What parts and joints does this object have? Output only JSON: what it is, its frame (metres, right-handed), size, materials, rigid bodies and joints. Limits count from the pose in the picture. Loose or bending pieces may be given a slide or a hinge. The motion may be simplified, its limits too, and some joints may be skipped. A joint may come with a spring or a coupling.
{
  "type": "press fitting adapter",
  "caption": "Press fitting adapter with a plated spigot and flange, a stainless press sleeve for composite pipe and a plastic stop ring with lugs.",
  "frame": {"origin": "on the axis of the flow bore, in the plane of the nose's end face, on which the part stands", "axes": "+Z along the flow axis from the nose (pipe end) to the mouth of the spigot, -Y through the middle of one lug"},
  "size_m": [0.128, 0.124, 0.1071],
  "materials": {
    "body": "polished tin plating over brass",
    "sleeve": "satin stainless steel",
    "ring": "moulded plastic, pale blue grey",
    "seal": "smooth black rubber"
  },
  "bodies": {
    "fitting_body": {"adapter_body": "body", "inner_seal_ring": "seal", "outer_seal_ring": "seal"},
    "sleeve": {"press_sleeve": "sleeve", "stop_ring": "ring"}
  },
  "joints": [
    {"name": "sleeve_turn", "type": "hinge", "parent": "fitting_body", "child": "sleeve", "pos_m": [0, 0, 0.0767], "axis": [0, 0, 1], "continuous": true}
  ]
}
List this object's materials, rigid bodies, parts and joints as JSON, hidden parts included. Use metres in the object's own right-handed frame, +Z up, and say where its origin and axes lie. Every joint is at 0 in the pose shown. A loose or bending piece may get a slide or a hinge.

* * *

**Exercise:** Write out every line of the material again, exactly as it reads.

**Task answer:**
What parts and joints does this object have? Output only JSON: what it is, its frame (metres, right-handed), size, materials, rigid bodies and joints. Limits count from the pose in the picture. Loose or bending pieces may be given a slide or a hinge. The motion may be simplified, its limits too, and some joints may be skipped. A joint may come with a spring or a coupling.
{
  "type": "press fitting adapter",
  "caption": "Press fitting adapter with a plated spigot and flange, a stainless press sleeve for composite pipe and a plastic stop ring with lugs.",
  "frame": {"origin": "on the axis of the flow bore, in the plane of the nose's end face, on which the part stands", "axes": "+Z along the flow axis from the nose (pipe end) to the mouth of the spigot, -Y through the middle of one lug"},
  "size_m": [0.128, 0.124, 0.1071],
  "materials": {
    "body": "polished tin plating over brass",
    "sleeve": "satin stainless steel",
    "ring": "moulded plastic, pale blue grey",
    "seal": "smooth black rubber"
  },
  "bodies": {
    "fitting_body": {"adapter_body": "body", "inner_seal_ring": "seal", "outer_seal_ring": "seal"},
    "sleeve": {"press_sleeve": "sleeve", "stop_ring": "ring"}
  },
  "joints": [
    {"name": "sleeve_turn", "type": "hinge", "parent": "fitting_body", "child": "sleeve", "pos_m": [0, 0, 0.0767], "axis": [0, 0, 1], "continuous": true}
  ]
}
List this object's materials, rigid bodies, parts and joints as JSON, hidden parts included. Use metres in the object's own right-handed frame, +Z up, and say where its origin and axes lie. Every joint is at 0 in the pose shown. A loose or bending piece may get a slide or a hinge.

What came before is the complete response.